The expression for the mean free path in terms of average velocity is given by,

  $\lambda =\frac{m_{eff}{v}_m}{n{e}^2\rho }$

The expression of the mean velocity of the electrons is given by:

  $v_m=\sqrt{\frac{3kT}{m_{eff}}}$

Here, K is Boltzmann’s constant $\left(1.38\times {10}^{-23}\text{J}/\text{K}\right)$ and $T$ is absolute temperature.

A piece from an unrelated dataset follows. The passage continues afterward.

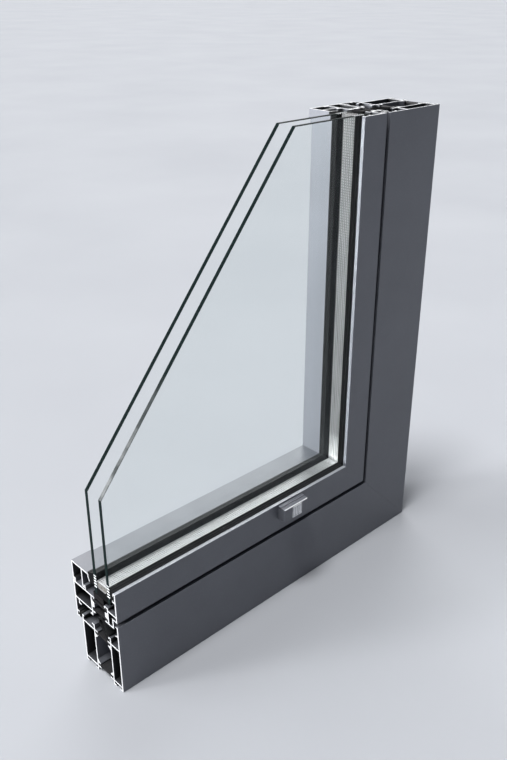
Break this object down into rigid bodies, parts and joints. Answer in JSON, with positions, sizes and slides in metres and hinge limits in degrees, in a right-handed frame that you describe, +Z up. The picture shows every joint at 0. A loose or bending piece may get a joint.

The expression for the Fermi velocity is given by:

  $u_F=\sqrt{\frac{2E_F}{m_e}}$

Calculation:

The mean free path of the conduction electrons is calculated as,

  $\begin{array}{c}\lambda =\frac{m_{eff}{v}_m}{n{e}^2\rho }\\ =\frac{m_{eff}}{n{e}^2\rho }\sqrt{\frac{3kT}{m_{eff}}}\\ =\frac{\sqrt{3kT{m}_{eff}}}{n{e}^2\rho }\end{array}$

Substitute values in above expression,

  $\begin{array}{c}\lambda =\frac{\sqrt{\text{3}\left(\text{1}{\text{.38×10}}^{\text{-23}}\text{J}/\text{K}\right)\left(\text{300}\text{K}\right)\left(\text{0}\text{.2×9}{\text{.11×10}}^{\text{-31}}\text{kg}\right)}}{\left(\text{1}{\text{.0×10}}^{\text{16}}{\text{cm}}^{\text{-3}}\text{×}\frac{{\left(\text{100}\text{cm}\right)}^{\text{3}}}{\text{1}{\text{m}}^{\text{3}}}\right){\left(\text{1}{\text{.6×10}}^{\text{-19}}\text{C}\right)}^{\text{2}}\left({\text{5×10}}^{\text{23}}\text{Ω}\text{.m}\right)}\\ =3.71\times {10}^{-8}\text{m}\times \left(\frac{\text{1}\text{nm}}{{10}^{-9}\text{m}}\right)\\ =37.1\text{nm}\end{array}$

The Fermi velocity of electrons in the copper is calculated as:

  $\begin{array}{c}{u}_F=\sqrt{\frac{2E_F}{m_e}}\\ =\sqrt{\frac{2\times \left(7.03\text{eV}\right)\times \left(\frac{1.6\times {10}^{-19}\text{J}}{\text{1}\text{}\text{eV}}\right)}{\left(9.11\times {10}^{-31}\text{kg}\right)}}\\ =0.157\times {10}^7\text{m}/\text{s}\end{array}$

The number density of the copper is calculated as:

  $\begin{array}{c}n=\frac{{\rho }_{c}N}{M}\\ =\frac{\left(8.9\text{g}/{\text{cm}}^{\text{3}}\right)\times \left(6.023\times {10}^{23}{\text{mole}}^{\text{-1}}\right)}{\left(63.5\text{g}/\text{mole}\right)}\\ =0.847\times {10}^{23}{\text{cm}}^{\text{-3}}\times \left(\frac{\text{1}{\text{cm}}^{\text{3}}}{{\text{10}}^{\text{-6}}{\text{m}}^{\text{3}}}\right)\\ =8.47\times {10}^{28}{\text{m}}^{\text{-3}}\end{array}$

The free mean path is calculated as:

  $\begin{array}{c}\lambda =\frac{v_m{m}_{eff}}{\rho n{e}^2}\\ =\frac{\left(0.157\times {10}^7\text{m}/\text{s}\right)\times \left(\text{9}{\text{.11×10}}^{\text{-31}}\text{kg}\right)}{\left(1.7\times {10}^{-8}\text{Ω}\text{.m}\right)\times \left(8.47\times {10}^{-19}\text{electron}/{\text{m}}^{\text{3}}\right)\times \left(1.6\times {10}^{-31}\text{kg}\right)}\\ =3.88\times {10}^{-8}\text{m}\times \left(\frac{\text{1}\text{nm}}{{10}^{-9}\text{m}}\right)\\ =38.8\text{nm}\end{array}$

Both these mean free paths are within the $4\%$ of the mean free path of the copper at $300\text{K}$ .

Conclusion:

Therefore, the mean free path of the electrons and the copper is $37.1\text{nm}$ and $38.8\text{nm}$ respectively.